I hope you’ll experiment with items you’re interesting in painting in your own home too. Look for bright sun spilling through a window, and pull out some of your favorite still life objects. Snap some photos with your cell phone and have a painting party.

Thanks for stopping by, and I’ll see you in the next post!

Belinda

P.S. Each of these paintings were given “subject titles”, because, at that time, I could never think of a more compelling name for my paintings. After a deep dive into learning the best ways to forge more meaningful titles for art, I built a video course to show you how to title your art too. <–Have a look.

Watercolor painting of roses on a sunny windowsill by Belinda Del Pesco
Kitchen Bouquet, Watercolor on paper

Art Quote

Everyone must leave something behind when he dies, my grandfather said. A child or a book or a painting or a house or a wall built or a pair of shoes made. Or a garden planted. Something your hand touched some way, so your soul has somewhere to go when you die, and when people look at that tree or that flower you planted, you’re there.

It doesn’t matter what you do, he said, so long as you change something from the way it was before you touched it into something that’s like you after you take your hands away. The difference between the man who just cuts lawns and a real gardener is in the touching, he said. The lawn-cutter might just as well not have been there at all; the gardener will be there a lifetime.

Ray Bradbury – Fahrenheit 451
a tuxedo cat with golden eyes inviting you to get back into making art
Free Video Mini-Course: Six Tips to Paint More Often
floral watercolor painting of pink and white roses in a vase in front of a window on reflective tiles by Belinda Del Pesco
Pink and White Roses – Watercolor on Paper

P.P.S. A few years into my watercolor painting spree with kitchen window still life arrangements, my husband asked me if it was time to put Corian or granite counters in the kitchen. I had forgotten my dismissal of the white tiles when we moved in! With a grinning finger wag, I replied “No one is allowed to touch my white tiles!!” 😀

24 thoughts on “Watercolor Still Life Paintings from the Kitchen”

  1. Thanks so much for the inspiration Belinda – your posts give me confidence to paint more still lifes!

    1. Hi Lisa, I’m glad to know you’re reaching for inspiration and painting time. I hope you guard those moments, and move quickly to pin them down and act fast. Many paintings wishes for you…

  2. Thank you, Belinda. This is such an inspiring post, just what I need right now! Your kitchen tile watercolors are truly beautiful as well.

  3. Your sense of observation, your kind encouragements for those who follow your guidance, and your wonderful talents of artistic execution always boost my spirits and make me smile. Thank you, Belinda!
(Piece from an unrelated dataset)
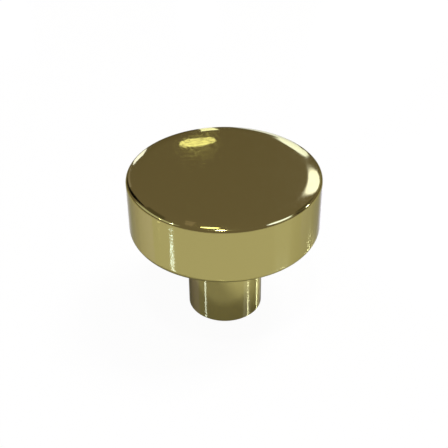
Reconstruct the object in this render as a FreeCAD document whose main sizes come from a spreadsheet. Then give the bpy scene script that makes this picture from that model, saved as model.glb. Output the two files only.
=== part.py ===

  4. This post is wonderful! Personal, about inspiration from home, a great art quote, it just couldn’t be better! Thanks for the push today, Belinda!

    1. Hello Marie,
      Thanks so much for your feedback. Home is loaded with inspiration, and I truly hope you find some in yours. The treasures in your nest are waiting to be painted. 🙂

  5. I love hearing about your white tiles, Belinda! I have white tiles in my kitchen as well!
    It was this series of yours that inspired me to pick up my brushes again after a hiatus from painting. It has a special place in my heart.

  6. Elizabeth Shively

    This piece, “Kitchen Spawned Watercolor Painting Series,” has been my most singular inspiration to get back to the enjoyment of painting. Thank you for your words and your beautiful work.

    1. Hi Liz, Thanks for your compliments and feedback… I appreciate hearing from you, and knowing these missives are nudging you towards your brushes. Happy hours of painting to you!

  7. Those kitchen tiles…What a great example of someone who looks for the best in things. And I love your art quote…it really isn’t about being famous or even important in a worldly way, it is about whether you left the world a slightly better place.

    1. Hi Nancy,
      I love that quote too… it really got me thinking. And what better thing to leave behind than a huge pile of art? 🙂 Thanks so much for your kind compliment.